═════ Supplied records ═════

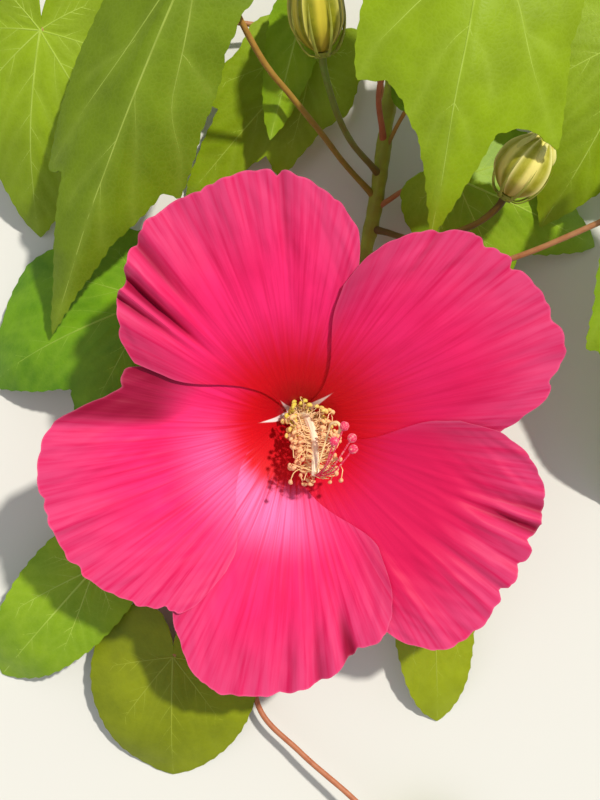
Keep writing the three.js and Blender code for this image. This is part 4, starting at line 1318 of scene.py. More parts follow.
def blade_mesh(leaf, axes, veins, seed):
    """The upper face of a leaf, swollen between its veins."""
    up, length = axes[2:]
    count = count_for(length, *EDGE_POINTS)
    edge = leaf_edge(leaf, length, count)
    bm = bmesh.new()
    near = bm.verts.layers.float.new("near")
    bmesh.ops.create_grid(bm, x_segments=count, y_segments=count_for(length, *RINGS), size=1)
    shares = [((vert.co.y + 1) / 2) ** RINGS_CROWD for vert in bm.verts]
    flat = np.array([
        edge[round((vert.co.x + 1) / 2 * count)] * share for vert, share in zip(bm.verts, shares)
    ])
    gap = np.min([nearest_on(flat, [line]) for line, _ in veins], axis=0) * length
    for vert, share, away, (run, across) in zip(bm.verts, shares, gap, flat):
        wave = swell(run * length / WAVE_LENGTH, across * length / WAVE_LENGTH, seed * 3.7)
        margin = share ** 2 * fading(run, *CALM_TIP)
        quilt = QUILT_RISE * (1 - bump(away, 0, QUILT_WIDTH)) * (1 - QUILT_LOST * share ** 4)
        place = leaf_place(leaf, axes, run, across)
        place += up * (quilt - QUILT_SUNK * QUILT_RISE + EDGE_WAVE * wave * margin)
        place.z = max(place.z, LOWEST + LEAF_THICK)
        vert.co = place
        vert[near] = math.exp(-away / NEAR_VEIN)
    bmesh.ops.remove_doubles(bm, verts=bm.verts, dist=WELD)
    face_up(bm, up)
    return bm


def vein_mesh(leaf, axes, veins, face):
    """The veins as limbs that lie a little sunk in the leaf's face."""
    bm = bmesh.new()
    for line, (thick, thin) in veins:
        laid = []
        for run, across in line:
            place, normal = face.find_nearest(leaf_place(leaf, axes, run, across))[:2]
            laid.append(place - normal * VEIN_SUNK)
        limb(bm, route(laid), lambda t: thick + (thin - thick) * min(1, VEIN_THIN_AT * t),
             VEIN_SIDES, max(4, int(VEIN_STEPS * len(line))))
    return bm


for seed, (name, leaf) in enumerate(LEAVES.items()):
    axes = leaf_axes(leaf)
    veins = leaf_veins(name, leaf)
    blade = blade_mesh(leaf, axes, veins, seed)
    face = BVHTree.FromBMesh(blade)
    thicken(blade, lambda vert: LEAF_THICK)
    ribs = vein_mesh(leaf, axes, veins, face)
    finished(f"blade_{name}", blade, blade_skins[leaf["tone"]], "leaf", f"leaf_{name}")
    finished(f"veins_{name}", ribs, vein_skins[leaf["tone"]], "leaf", f"leaf_{name}")

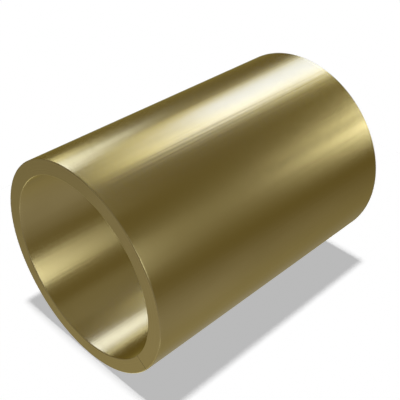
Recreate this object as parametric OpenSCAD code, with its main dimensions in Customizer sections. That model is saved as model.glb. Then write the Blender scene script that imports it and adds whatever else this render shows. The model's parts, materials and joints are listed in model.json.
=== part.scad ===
// Wrapped plain bushing: a bronze strip rolled into a plain sleeve, its two ends butting in a
// straight joint. It stands on one end face, with the bore along Z.

/* [Sleeve] */
// Bore diameter, the nominal size of the shaft
bore_d = 12; // [6:0.5:60]
// Thickness of the strip, which is the wall
strip_t = 1; // [0.75:0.25:3]
// Width of the strip, which is the length of the bushing
bush_l = 20; // [6:0.5:80]

/* [Edges] */
// Break at the four edges of the end faces
end_break = 0.05; // [0.02:0.01:0.25]
// Break along the four edges of the butt joint
joint_break = 0.06; // [0.02:0.01:0.25]

/* [Butt joint] */
// Hairline left between the butting ends
joint_gap = 0.03; // [0.01:0.01:0.5]
// Place of the joint round the bore, turned from +X towards +Y
joint_turn = 234; // [0:1:359]

/* [Hidden] */
$fn = 180;
bore_r = bore_d / 2;
outer_r = bore_r + strip_t;
over = strip_t / 2;          // how far the joint's cutter runs past the faces that it opens
bronze = "#7C6E43";          // bare rolled bronze, olive gold

// Half section of the wall, from the bore to the outside, with its four corners broken
module wall_section() {
    polygon([
        [bore_r + end_break, 0],
        [outer_r - end_break, 0],
        [outer_r, end_break],
        [outer_r, bush_l - end_break],
        [outer_r - end_break, bush_l],
        [bore_r + end_break, bush_l],
        [bore_r, bush_l - end_break],
        [bore_r, end_break]
    ]);
}

// Plan of one half of the joint, beside the X axis: straight through the wall, flared at the
// bore and at the outside by the break of the strip's edges
module joint_half_plan() {
    half_gap = joint_gap / 2;
    flare = half_gap + joint_break + over;
    polygon([
        [bore_r - over, 0],
        [outer_r + over, 0],
        [outer_r + over, flare],
        [outer_r - joint_break, half_gap],
        [bore_r + joint_break, half_gap],
        [bore_r - over, flare]
    ]);
}

// All that the joint takes out of the wall, along the X axis
module joint_space() {
    translate([0, 0, -over])
        linear_extrude(bush_l + 2 * over) {
            joint_half_plan();
            mirror([0, 1]) joint_half_plan();
        }
}

module rolled_sleeve() {
    color(bronze)
        rotate([0, 0, joint_turn])
            difference() {
                rotate_extrude() wall_section();
                joint_space();
            }
}

rolled_sleeve();
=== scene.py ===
import json
import math

import bpy
from mathutils import Matrix, Vector


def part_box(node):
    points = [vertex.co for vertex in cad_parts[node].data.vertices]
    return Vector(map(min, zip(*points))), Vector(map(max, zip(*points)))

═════

#### Instruction
Reproduce, without alteration, solely the lines beginning at the line that includes "rotate_extrude() wall_section();" and ending at the line that includes "points = [vertex.co", both lines included.

#### Task solution
                rotate_extrude() wall_section();
                joint_space();
            }
}

rolled_sleeve();
=== scene.py ===
import json
import math

import bpy
from mathutils import Matrix, Vector


def part_box(node):
    points = [vertex.co for vertex in cad_parts[node].data.vertices]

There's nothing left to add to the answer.